The Perpetual Stress Loop That Forced My Hand
You know how it is. You spend all day grinding, fighting traffic, dealing with annoying emails, and you figure sleep is your reset button. But for me, for damn near a year, it was just another shift. I was stuck in the same cycle every single night, and it felt more taxing than my actual job. My dreams weren’t exciting or even scary; they were just relentlessly, pointlessly frustrating.
I would wake up soaking wet, not from a nightmare, but from the sheer exhaustion of trying to fix a broken machine in my sleep. I kept dreaming I was trying to find my keys, knowing they were in my pocket, but I couldn’t reach them. Over and over. I was getting four hours of decent rest and four hours of subconscious anxiety review. It wasn’t restful; it was corrosive.
I’m supposed to be mature and stable, right? But the lack of quality sleep bled into my daylight hours so bad I was snapping at my kids over spilled milk and forgetting key deadlines. I realized I couldn’t just keep trying to “sleep better”; I had to figure out why my brain was stuck in this junk loop. I decided to treat my dreaming life like a malfunctioning piece of software that needed debugging.
I Started Tracking Everything, Even the Blurry Mess
My first step wasn’t meditating or anything woo-woo. It was pure data collection. I bought a cheap spiral notebook and taped a pen to the cover, putting it right next to my pillow. The rule was non-negotiable: the second I woke up, before I even rolled over or checked the time, I had to write down whatever was left.

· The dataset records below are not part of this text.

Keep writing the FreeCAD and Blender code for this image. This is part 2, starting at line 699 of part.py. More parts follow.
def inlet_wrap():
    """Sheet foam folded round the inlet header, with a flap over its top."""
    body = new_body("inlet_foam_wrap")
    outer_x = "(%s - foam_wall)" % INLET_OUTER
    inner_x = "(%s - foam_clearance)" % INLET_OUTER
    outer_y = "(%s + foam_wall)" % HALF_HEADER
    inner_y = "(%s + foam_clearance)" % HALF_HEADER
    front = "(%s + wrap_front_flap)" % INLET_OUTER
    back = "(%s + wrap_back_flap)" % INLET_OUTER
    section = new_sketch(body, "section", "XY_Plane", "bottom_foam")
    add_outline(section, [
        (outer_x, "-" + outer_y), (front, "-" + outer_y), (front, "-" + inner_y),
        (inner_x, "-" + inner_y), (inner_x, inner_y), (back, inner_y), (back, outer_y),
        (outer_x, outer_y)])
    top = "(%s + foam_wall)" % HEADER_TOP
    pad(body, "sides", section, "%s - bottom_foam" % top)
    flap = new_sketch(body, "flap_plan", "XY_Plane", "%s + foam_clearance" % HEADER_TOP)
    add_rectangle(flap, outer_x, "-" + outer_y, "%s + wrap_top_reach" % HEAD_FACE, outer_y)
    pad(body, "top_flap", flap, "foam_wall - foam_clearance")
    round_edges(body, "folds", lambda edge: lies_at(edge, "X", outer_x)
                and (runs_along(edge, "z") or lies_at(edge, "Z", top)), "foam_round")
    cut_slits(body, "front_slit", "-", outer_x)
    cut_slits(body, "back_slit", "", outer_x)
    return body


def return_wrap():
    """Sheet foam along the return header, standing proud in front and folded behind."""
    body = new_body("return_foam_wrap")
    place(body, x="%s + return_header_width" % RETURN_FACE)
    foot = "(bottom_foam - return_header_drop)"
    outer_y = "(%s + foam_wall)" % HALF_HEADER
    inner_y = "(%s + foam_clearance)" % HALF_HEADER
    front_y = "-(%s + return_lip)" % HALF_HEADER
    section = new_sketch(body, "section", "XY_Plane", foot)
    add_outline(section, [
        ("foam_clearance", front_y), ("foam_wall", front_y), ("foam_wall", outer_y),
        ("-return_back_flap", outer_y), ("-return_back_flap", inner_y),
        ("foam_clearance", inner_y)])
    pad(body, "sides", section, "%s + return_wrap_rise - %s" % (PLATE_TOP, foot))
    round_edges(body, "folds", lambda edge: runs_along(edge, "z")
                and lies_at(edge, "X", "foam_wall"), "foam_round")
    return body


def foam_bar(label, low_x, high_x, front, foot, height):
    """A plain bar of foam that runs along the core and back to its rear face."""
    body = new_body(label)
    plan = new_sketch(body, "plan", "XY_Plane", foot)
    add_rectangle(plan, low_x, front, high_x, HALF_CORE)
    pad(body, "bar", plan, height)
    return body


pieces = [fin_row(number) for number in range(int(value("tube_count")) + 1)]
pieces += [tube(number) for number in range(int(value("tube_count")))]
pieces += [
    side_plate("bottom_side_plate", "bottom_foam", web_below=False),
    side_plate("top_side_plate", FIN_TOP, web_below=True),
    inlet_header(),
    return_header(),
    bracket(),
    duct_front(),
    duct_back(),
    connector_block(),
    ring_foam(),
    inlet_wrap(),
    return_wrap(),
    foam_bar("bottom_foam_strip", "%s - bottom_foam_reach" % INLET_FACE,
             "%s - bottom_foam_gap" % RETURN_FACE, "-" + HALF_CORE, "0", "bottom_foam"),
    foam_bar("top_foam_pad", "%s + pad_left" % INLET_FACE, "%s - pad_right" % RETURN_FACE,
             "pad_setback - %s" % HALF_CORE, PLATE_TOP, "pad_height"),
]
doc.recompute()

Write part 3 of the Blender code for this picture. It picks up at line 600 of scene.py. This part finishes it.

Those first few weeks were pathetic. My entries mostly said things like, “Heavy feeling. Colors: brown/grey. Subject: Forgot.” I had no recall power. It felt like I was failing even at sleeping. But I kept forcing myself to try. I realized that the act of reaching for the pen was just as important as the content itself. I was creating a new groove in my brain, telling it: this is important, remember this.
Slowly, the blur cleared. I started catching fragments. An intense conversation with a faceless boss. Flying, but very slowly, like wading through thick water. I didn’t interpret any of it yet. I just logged it. The goal was to establish a connection between the subconscious world and my waking hand.
The Annoying Reality Check Protocol
After a month of tracking, I needed a way to jump the fence and actually interact with the dreams. That’s where the reality checks came in. I set a timer on my watch to go off 12 times during the day. Every time that thing buzzed, I had to stop whatever I was doing and execute two tests:
- I looked at a digital clock, turned away, and looked back to see if the numbers were the same (they usually twist into chaos in dreams).
- I pinched my nose shut and tried to breathe through it. If air goes through, you’re dreaming.
I looked insane doing this. Pinching my nose while talking to clients. Looking at the office clock like I’d never seen time before. But I knew the goal: I needed to automate that question, “Is this real?” so it would happen when I was unconscious.
The breakthrough hit me one Tuesday morning. I was dreaming I was driving my old car, which I sold three years ago. Everything felt normal, until I stopped at a red light and the habit kicked in. I looked at the dashboard clock—it read “97:PZ.” I pinched my nose, and I could breathe perfectly. I was instantly lucid.
The Power Isn’t Magic, It’s Management
The first time I was truly lucid—aware that I was the operator inside the dream—I didn’t go flying or summon a yacht. I stood there, looking at my hands, flexing my dream fingers, completely overwhelmed by the clarity. That moment of realization, that I had full control, completely dissolved the anxiety loop.
I realized the “spiritual meaning” everyone chases isn’t some cosmic message delivered by angels. It’s your own damn psyche giving you clear instructions that you’re too busy and stressed to hear during the day. My recurring lost-keys dream? It wasn’t about physical keys. It was my deep fear that I was losing access to the things (confidence, security) I thought I already possessed.
Once I could step into the dream and be aware, I started setting firm intentions before I fell asleep. Instead of just hoping for a restful night, I’d command: “Tonight, I will confront the character that represents my financial stress and ask it for solutions.”
Now, my dream time is like a focused lab. When I’m facing a major decision, I literally run simulations in my dreams. I talk to my subconscious self about potential outcomes. I don’t just get answers; I get perspective and emotional rehearsal. I stopped just dreaming and started actively using that powerful engine every single night. That’s the real secret. You’re not just cleaning up brain trash; you’re running the ultimate personal development seminar while you sleep.